GIVEN MATERIAL

=-=-=-=-=

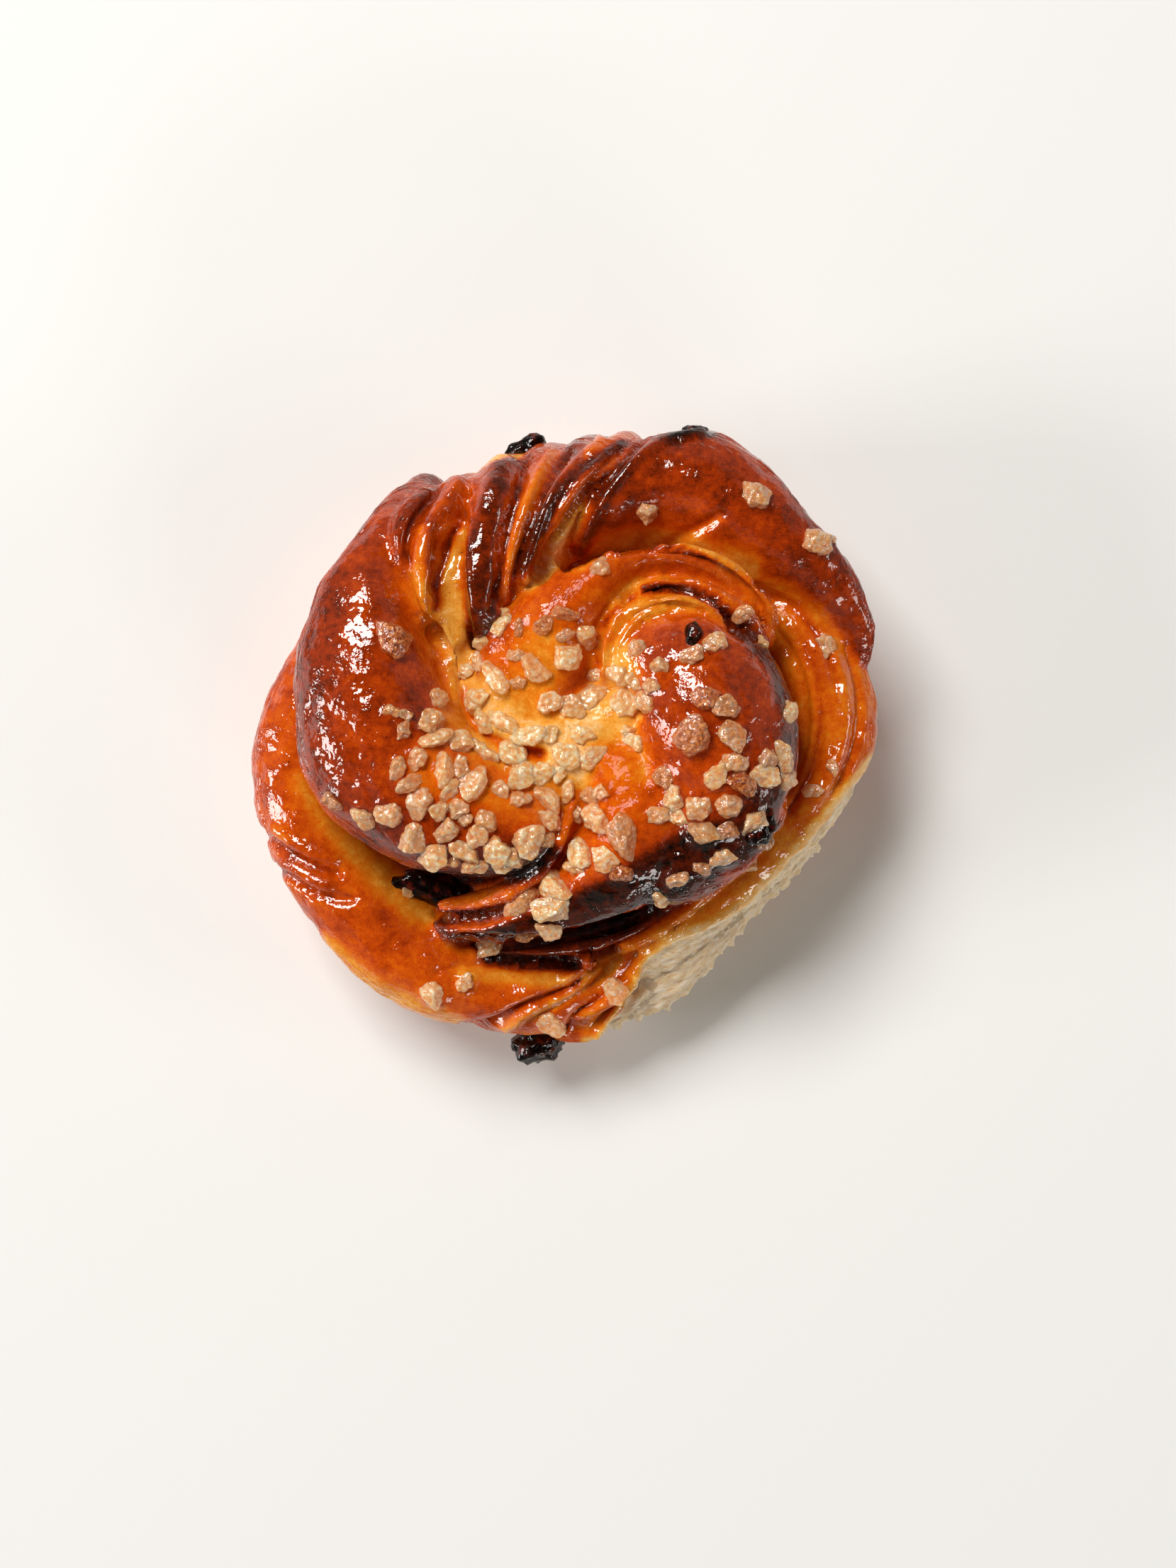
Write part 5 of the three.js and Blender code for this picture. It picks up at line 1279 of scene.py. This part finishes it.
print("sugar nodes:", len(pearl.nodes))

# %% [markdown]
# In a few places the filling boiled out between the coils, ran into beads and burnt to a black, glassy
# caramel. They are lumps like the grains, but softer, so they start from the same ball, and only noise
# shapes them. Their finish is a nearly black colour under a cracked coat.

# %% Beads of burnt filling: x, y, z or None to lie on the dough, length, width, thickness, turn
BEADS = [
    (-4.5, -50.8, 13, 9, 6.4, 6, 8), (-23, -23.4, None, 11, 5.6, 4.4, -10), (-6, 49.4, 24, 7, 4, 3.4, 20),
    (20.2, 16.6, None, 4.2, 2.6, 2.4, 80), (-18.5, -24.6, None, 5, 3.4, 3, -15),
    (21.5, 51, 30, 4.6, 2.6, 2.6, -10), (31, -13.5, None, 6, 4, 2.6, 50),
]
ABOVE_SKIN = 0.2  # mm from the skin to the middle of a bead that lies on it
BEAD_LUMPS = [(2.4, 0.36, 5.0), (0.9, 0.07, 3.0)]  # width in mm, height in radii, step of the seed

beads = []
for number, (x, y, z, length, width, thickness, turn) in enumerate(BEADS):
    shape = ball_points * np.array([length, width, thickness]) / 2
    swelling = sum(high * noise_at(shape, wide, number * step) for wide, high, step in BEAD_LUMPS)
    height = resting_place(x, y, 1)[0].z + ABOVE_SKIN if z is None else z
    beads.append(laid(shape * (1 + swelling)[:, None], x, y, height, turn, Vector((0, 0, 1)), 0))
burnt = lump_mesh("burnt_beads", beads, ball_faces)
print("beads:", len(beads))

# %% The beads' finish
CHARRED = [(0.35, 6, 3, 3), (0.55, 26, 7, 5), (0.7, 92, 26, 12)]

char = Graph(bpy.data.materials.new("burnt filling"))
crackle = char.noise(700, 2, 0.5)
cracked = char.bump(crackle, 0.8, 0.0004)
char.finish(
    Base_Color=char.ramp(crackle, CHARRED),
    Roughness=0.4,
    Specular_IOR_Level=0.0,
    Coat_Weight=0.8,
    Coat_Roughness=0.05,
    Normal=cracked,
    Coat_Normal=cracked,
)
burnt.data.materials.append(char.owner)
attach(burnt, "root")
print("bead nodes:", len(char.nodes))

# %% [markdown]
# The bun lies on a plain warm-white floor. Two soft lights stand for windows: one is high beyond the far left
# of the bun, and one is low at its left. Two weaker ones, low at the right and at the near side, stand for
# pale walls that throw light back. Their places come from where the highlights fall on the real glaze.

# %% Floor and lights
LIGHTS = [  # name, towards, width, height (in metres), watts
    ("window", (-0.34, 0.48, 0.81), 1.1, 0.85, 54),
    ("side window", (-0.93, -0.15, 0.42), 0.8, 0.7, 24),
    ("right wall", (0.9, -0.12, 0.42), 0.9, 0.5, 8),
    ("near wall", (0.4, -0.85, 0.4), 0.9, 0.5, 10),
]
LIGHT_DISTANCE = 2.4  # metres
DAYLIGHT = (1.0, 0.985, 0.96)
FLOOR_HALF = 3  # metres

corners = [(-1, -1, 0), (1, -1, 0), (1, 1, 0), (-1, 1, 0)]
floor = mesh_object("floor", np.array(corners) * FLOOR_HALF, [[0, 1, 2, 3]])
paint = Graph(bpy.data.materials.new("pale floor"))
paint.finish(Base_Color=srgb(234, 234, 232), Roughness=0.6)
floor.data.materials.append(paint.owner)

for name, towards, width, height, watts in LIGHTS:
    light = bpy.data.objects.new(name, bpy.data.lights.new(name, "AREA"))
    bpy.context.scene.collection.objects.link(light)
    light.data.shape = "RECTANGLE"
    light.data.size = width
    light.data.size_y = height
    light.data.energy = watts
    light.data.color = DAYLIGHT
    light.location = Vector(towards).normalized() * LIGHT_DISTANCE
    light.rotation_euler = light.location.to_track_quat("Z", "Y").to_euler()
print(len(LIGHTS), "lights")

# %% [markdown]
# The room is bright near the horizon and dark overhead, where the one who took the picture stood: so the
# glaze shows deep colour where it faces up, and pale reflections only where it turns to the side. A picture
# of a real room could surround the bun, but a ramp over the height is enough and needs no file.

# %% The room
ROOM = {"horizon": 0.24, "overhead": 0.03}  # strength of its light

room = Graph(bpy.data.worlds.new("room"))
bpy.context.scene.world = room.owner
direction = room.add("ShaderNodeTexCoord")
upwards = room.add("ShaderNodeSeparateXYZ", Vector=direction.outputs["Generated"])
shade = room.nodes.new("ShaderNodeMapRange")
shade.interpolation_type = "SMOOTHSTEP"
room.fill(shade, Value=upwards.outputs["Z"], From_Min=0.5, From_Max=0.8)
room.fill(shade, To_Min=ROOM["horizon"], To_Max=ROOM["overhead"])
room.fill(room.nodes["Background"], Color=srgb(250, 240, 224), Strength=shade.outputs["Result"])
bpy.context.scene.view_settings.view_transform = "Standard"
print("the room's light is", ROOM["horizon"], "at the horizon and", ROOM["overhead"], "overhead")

=-=-=-=-=

GIVEN REQUEST
Return a word-for-word copy of the lines from the beginning of the listing to the line holding "92, 26, 12)]", both kept.

SOLUTION TO THIS EXERCISE
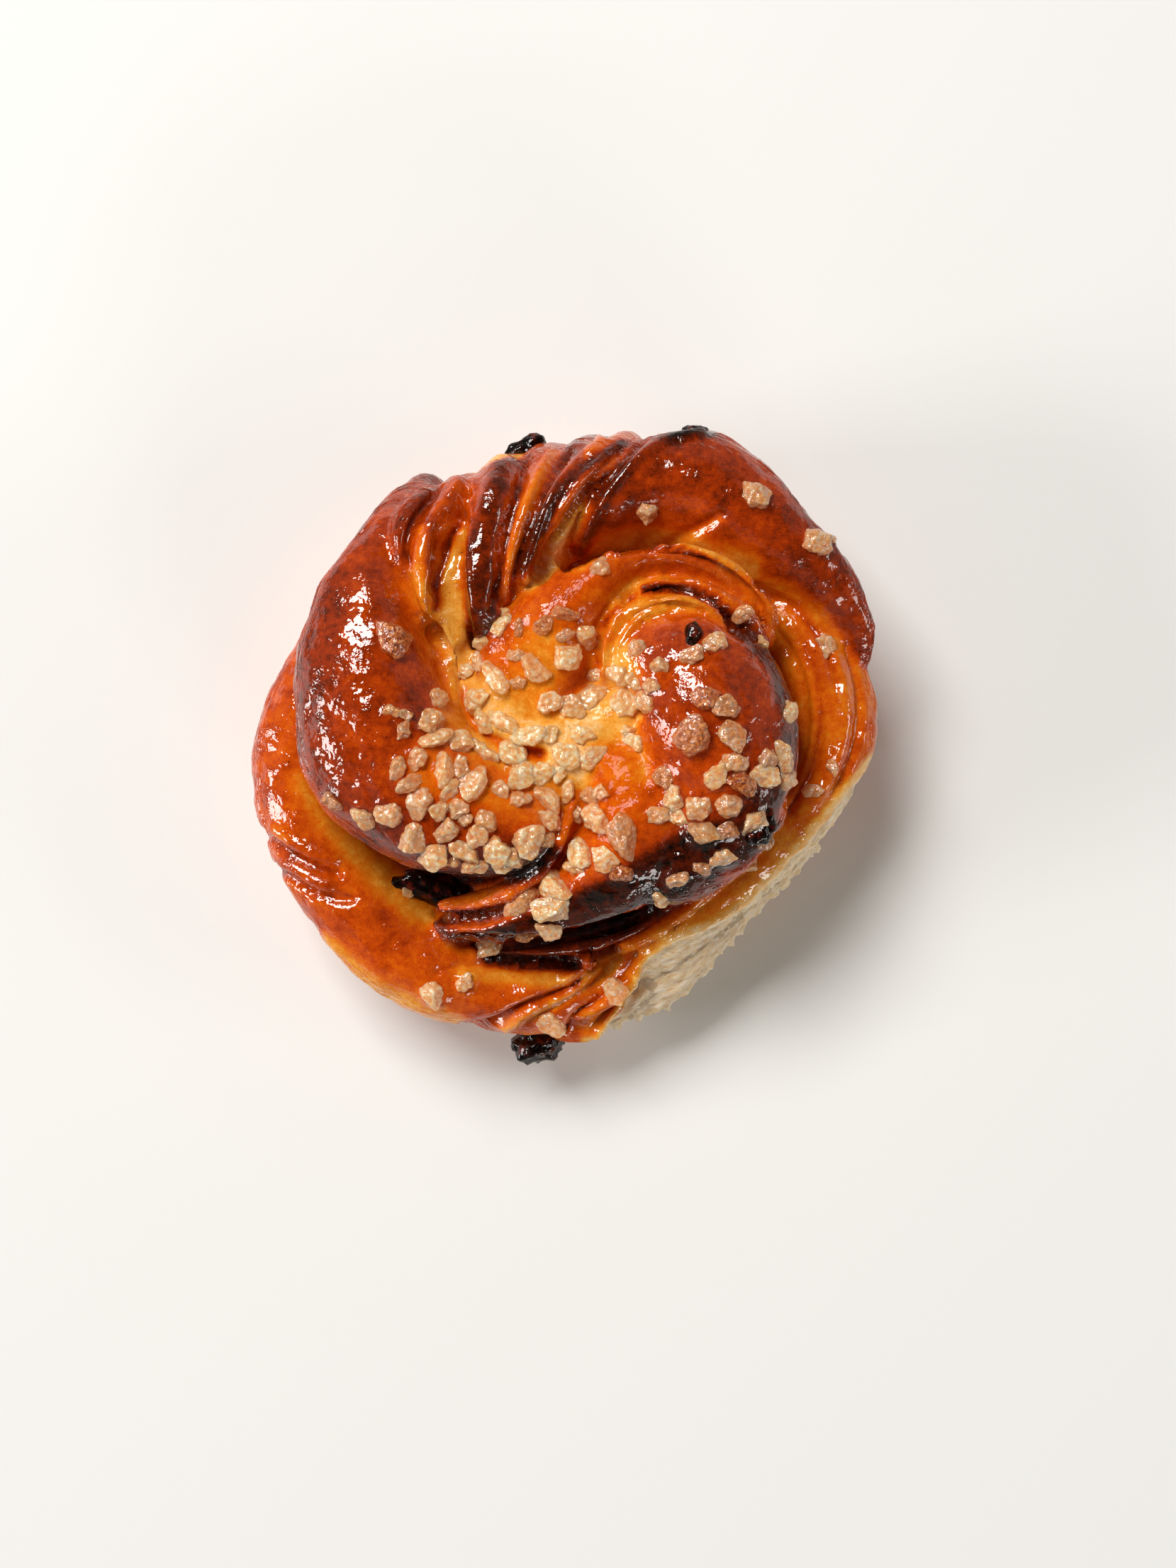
Write part 5 of the three.js and Blender code for this picture. It picks up at line 1279 of scene.py. This part finishes it.
print("sugar nodes:", len(pearl.nodes))

# %% [markdown]
# In a few places the filling boiled out between the coils, ran into beads and burnt to a black, glassy
# caramel. They are lumps like the grains, but softer, so they start from the same ball, and only noise
# shapes them. Their finish is a nearly black colour under a cracked coat.

# %% Beads of burnt filling: x, y, z or None to lie on the dough, length, width, thickness, turn
BEADS = [
    (-4.5, -50.8, 13, 9, 6.4, 6, 8), (-23, -23.4, None, 11, 5.6, 4.4, -10), (-6, 49.4, 24, 7, 4, 3.4, 20),
    (20.2, 16.6, None, 4.2, 2.6, 2.4, 80), (-18.5, -24.6, None, 5, 3.4, 3, -15),
    (21.5, 51, 30, 4.6, 2.6, 2.6, -10), (31, -13.5, None, 6, 4, 2.6, 50),
]
ABOVE_SKIN = 0.2  # mm from the skin to the middle of a bead that lies on it
BEAD_LUMPS = [(2.4, 0.36, 5.0), (0.9, 0.07, 3.0)]  # width in mm, height in radii, step of the seed

beads = []
for number, (x, y, z, length, width, thickness, turn) in enumerate(BEADS):
    shape = ball_points * np.array([length, width, thickness]) / 2
    swelling = sum(high * noise_at(shape, wide, number * step) for wide, high, step in BEAD_LUMPS)
    height = resting_place(x, y, 1)[0].z + ABOVE_SKIN if z is None else z
    beads.append(laid(shape * (1 + swelling)[:, None], x, y, height, turn, Vector((0, 0, 1)), 0))
burnt = lump_mesh("burnt_beads", beads, ball_faces)
print("beads:", len(beads))

# %% The beads' finish
CHARRED = [(0.35, 6, 3, 3), (0.55, 26, 7, 5), (0.7, 92, 26, 12)]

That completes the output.